Ronny Cedeno is no Jack Wilson, but his numbers are similar. He's a steady player and, in any case, a stepping stone to whoever the team finds as a permanent shortstop.

Andrew McCutchen is 10 times the player McLouth was, so that's a dead issue.

Garrett Jones could be the answer for power in the outfield, and if he isn't, Jose Tabata is waiting to try his hand at it.

Jeff Clement takes over at first (with Jones able to go there too if needed). If he puts it all together, he could actually do what LaRoche never did: hit in both halves of the season.

Akinori Iwamura isn't Freddy Sanchez, but his numbers are good and he's not going to embarrass anyone at second base. If Andy LaRoche moves there and continues his surging second half from 2009, he could even represent an upgrade.

The pitching situation was awful two years ago. The team had the worst ERA in a century (that's actually not an exaggeration). 

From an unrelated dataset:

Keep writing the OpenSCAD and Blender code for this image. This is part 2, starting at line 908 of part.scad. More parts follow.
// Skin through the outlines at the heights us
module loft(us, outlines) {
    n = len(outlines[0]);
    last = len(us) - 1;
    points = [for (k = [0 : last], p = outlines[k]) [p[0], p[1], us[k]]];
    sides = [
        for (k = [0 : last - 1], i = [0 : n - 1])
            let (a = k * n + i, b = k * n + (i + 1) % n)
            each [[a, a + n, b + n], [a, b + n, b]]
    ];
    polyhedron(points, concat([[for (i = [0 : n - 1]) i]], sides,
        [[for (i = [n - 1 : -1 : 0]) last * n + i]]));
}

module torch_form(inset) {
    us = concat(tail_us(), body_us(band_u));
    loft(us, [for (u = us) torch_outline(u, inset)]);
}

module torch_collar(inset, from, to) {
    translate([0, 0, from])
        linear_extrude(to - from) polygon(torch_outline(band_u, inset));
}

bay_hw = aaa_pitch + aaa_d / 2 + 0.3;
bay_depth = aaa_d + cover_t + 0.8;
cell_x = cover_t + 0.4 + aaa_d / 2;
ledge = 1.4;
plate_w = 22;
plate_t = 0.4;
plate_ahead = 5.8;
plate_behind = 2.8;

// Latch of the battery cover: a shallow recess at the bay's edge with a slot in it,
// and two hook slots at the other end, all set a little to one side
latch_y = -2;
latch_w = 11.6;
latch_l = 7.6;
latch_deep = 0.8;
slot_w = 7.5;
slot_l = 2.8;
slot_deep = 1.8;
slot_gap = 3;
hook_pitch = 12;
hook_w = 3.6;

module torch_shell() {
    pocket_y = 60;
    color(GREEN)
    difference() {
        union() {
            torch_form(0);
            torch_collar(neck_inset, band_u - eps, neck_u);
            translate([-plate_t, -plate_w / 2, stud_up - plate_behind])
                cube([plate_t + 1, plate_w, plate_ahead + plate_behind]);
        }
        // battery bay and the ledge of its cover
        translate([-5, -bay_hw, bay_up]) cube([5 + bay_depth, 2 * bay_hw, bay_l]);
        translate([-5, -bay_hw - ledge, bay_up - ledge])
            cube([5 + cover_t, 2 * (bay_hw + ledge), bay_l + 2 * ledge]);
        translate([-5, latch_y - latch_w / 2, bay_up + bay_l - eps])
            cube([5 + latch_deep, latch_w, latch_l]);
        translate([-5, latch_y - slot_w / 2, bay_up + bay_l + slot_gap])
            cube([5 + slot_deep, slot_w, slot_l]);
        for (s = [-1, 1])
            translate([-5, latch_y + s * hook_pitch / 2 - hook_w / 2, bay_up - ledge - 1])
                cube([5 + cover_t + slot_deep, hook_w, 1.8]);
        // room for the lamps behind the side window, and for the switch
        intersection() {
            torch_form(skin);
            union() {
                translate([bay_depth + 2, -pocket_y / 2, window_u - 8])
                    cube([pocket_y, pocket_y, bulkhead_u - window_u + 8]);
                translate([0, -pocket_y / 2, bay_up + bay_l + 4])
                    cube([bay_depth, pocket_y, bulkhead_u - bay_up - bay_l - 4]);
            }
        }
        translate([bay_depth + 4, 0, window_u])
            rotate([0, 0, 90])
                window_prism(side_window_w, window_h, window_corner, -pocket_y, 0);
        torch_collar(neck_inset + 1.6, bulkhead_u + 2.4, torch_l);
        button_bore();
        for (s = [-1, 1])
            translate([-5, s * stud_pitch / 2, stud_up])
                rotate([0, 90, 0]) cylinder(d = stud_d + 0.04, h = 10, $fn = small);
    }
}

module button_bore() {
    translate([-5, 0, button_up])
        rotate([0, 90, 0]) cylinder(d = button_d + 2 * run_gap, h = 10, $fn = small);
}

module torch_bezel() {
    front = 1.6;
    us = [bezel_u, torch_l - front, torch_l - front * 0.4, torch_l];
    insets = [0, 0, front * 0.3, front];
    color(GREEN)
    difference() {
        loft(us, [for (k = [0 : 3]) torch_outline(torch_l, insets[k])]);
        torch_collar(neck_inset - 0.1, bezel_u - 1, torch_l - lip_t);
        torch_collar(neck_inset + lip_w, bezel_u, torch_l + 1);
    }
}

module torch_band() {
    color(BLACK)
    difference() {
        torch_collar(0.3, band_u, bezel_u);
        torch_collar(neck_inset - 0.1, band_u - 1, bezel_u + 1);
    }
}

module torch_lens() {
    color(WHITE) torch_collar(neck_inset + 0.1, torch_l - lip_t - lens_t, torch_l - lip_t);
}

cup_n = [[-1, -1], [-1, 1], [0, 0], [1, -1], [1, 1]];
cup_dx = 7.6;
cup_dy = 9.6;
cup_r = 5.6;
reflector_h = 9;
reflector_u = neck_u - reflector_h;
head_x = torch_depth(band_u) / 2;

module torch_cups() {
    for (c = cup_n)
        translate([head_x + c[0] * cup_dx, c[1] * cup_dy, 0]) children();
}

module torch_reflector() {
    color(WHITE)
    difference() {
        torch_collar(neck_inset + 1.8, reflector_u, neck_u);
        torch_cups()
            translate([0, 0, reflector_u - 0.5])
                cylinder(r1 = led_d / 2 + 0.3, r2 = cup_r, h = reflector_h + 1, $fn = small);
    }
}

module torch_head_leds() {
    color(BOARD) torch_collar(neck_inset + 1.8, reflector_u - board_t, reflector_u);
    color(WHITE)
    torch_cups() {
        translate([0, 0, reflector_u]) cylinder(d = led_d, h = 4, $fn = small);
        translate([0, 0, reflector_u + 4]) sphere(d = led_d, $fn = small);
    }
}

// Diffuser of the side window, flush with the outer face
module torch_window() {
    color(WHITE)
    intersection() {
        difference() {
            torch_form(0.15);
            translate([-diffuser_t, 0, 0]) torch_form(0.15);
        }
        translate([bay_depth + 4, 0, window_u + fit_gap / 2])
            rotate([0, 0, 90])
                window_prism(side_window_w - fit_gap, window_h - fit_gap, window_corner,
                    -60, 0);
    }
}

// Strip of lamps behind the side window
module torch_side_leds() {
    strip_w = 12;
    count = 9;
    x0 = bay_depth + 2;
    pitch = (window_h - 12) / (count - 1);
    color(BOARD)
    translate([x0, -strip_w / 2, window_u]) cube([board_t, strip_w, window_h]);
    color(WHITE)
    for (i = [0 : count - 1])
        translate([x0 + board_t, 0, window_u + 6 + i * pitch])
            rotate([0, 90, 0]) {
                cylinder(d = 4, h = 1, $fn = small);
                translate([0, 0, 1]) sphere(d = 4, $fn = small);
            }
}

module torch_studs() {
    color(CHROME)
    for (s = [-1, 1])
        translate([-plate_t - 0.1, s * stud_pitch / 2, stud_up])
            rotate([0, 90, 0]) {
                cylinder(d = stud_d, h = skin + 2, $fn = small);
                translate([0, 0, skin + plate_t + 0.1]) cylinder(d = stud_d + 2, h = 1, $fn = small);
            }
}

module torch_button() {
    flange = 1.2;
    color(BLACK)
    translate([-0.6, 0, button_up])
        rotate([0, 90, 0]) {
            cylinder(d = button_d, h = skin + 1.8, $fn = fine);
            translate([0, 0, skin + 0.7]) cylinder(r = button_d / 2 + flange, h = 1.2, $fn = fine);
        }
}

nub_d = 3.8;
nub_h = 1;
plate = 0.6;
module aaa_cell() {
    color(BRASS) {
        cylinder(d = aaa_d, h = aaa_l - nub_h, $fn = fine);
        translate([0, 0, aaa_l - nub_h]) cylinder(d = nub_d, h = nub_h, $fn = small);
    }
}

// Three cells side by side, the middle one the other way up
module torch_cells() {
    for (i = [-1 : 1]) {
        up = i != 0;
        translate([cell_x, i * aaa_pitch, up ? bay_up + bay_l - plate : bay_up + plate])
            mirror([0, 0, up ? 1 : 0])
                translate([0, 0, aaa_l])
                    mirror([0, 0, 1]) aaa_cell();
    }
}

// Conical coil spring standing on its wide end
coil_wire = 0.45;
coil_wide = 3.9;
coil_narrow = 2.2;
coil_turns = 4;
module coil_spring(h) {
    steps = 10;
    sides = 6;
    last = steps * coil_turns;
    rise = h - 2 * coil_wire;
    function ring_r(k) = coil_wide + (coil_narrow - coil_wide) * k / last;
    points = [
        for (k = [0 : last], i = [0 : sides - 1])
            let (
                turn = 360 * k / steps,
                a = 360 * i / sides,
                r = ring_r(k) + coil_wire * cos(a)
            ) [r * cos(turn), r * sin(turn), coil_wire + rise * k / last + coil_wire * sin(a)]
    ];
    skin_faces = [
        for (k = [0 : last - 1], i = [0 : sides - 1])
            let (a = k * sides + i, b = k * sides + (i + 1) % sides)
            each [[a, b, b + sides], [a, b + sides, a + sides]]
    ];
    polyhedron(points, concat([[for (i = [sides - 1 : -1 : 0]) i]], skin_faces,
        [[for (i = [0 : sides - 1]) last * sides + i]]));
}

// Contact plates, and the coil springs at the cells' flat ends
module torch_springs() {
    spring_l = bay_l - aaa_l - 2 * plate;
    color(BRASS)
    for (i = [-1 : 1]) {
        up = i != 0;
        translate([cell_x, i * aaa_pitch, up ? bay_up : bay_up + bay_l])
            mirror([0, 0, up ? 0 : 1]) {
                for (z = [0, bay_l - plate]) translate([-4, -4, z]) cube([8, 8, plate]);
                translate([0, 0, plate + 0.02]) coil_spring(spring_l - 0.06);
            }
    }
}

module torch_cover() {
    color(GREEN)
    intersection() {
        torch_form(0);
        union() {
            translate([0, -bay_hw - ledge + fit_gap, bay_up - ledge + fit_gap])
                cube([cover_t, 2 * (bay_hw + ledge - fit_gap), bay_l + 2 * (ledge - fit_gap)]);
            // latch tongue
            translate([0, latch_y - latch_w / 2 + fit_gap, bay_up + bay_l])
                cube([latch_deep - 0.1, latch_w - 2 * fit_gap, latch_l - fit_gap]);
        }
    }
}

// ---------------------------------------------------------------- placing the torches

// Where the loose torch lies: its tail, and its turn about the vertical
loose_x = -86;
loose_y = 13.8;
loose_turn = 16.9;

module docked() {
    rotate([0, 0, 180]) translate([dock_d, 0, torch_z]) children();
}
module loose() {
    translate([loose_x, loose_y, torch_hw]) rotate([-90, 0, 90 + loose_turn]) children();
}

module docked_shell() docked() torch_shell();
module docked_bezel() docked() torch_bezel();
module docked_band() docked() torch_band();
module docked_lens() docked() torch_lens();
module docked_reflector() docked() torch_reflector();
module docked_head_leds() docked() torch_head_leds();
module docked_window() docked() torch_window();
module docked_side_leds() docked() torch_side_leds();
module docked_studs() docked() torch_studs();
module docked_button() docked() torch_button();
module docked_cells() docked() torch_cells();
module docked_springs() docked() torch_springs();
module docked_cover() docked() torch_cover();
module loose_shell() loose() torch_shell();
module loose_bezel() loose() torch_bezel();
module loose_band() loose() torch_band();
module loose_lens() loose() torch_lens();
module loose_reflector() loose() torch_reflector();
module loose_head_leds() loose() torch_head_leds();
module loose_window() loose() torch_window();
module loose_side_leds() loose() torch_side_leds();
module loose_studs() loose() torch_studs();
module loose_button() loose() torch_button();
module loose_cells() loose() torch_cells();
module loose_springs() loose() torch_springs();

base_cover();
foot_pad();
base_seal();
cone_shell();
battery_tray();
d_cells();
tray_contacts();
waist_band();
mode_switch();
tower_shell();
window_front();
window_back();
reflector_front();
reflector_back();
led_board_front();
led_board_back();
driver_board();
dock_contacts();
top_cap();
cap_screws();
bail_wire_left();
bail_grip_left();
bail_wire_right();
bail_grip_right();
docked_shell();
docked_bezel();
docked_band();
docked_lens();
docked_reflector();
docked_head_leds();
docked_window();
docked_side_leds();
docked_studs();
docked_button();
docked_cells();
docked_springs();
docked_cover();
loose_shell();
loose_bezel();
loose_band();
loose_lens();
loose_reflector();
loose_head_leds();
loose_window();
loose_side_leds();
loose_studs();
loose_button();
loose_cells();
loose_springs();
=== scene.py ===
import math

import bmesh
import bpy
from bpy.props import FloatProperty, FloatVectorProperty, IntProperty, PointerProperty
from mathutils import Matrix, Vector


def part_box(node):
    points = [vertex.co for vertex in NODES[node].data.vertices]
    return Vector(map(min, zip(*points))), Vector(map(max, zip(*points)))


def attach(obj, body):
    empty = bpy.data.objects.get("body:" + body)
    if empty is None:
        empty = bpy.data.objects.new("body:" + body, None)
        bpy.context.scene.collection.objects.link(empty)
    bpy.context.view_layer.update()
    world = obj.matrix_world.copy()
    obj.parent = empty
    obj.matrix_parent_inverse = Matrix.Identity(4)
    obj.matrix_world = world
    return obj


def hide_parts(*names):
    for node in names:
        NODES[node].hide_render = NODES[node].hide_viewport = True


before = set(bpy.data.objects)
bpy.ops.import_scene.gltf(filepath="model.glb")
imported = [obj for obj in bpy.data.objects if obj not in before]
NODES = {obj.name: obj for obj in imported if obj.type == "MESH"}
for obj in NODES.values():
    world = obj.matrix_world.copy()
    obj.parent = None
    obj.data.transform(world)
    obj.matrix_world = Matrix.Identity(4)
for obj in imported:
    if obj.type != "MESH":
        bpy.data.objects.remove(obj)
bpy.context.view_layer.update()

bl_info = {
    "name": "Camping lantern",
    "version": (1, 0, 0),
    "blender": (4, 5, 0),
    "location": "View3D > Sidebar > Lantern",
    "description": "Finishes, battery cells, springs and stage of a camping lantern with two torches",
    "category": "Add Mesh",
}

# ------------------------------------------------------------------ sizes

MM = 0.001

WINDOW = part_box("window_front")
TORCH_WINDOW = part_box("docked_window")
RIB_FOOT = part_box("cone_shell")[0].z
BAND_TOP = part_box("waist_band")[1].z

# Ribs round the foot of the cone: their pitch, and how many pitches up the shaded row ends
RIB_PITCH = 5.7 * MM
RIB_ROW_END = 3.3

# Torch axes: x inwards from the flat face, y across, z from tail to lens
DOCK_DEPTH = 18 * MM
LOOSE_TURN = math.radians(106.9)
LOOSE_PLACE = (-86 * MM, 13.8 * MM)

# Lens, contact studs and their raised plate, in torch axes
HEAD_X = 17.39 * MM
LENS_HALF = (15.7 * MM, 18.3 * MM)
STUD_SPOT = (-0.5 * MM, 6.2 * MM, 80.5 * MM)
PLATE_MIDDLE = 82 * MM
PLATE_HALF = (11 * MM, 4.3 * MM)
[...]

Now, things are better. What they didn't make up for in roster turnover they created by hiring a coach to develop (remember that word?) the players who were already here in Joe Kerrigan.

Oh, and they did spend some money retooling a bullpen that made life unbearable last year.

They were patient with the players they believed could (eventually) win them a championship.

They only have four of those guys left: Ryan Doumit, Zach Duke, Paul Maholm, and Steve Pearce.

Two of those will probably be gone before they reach that promised land. Pearce has not lived up to his potential, which in the new regime actually gets you taken off the big league roster.

Doumit is injury prone and no longer the only prospective catcher of the future now that Tony Sanchez has been drafted. Doumit is probably the last player the Pirates will trade for in a "sell high" mode.

But wait, aren't the trades over?

The mass selling trades are over. But every team makes trades of good players, which Doumit can be, when they either have a surplus (as the Pirates soon will) or when the player's contract is running out (if it takes long enough, that too).

The team is no longer struggling to survive. That's the point.

They are now dealing from a position of strength. The only place in the organization where there is questionable position depth is in the middle of the infield.

Andy LaRoche and Pedro Alvarez could go a long way to changing that. And if they don't, there are a few guys (Brian Friday and Chase D'Arnaud) that the Pirates are excited about.

Do they still have needs? Everyone does.

They could use another blue chip slugger to go with Alvarez. Jones might be that guy and so could Clement, but that's their only big offensive need.

They could use a top of the rotation pitcher too and a few younger steady arms in the pen. But then again, they have those kinds of guys in the minors. Tim Alderson, whom everyone has forgotten about, could be that top end starter. There's a ton of good arms that could end up as effective relievers too someday.

Pirates fans are a patient bunch, but their patience is wearing out. I know that. Mine is too. I screamed about the trades last year until I stopped and looked at them objectively.

Suddenly, I realized that they made some perfect sense.

I know it hurts, but give it a couple more years. This team might just surprise us all finally. This isn't likely their year. But 2011 or 2012 could be. They play in a division where anything is possible.

And, for $35 million, they are actually a really talented bunch.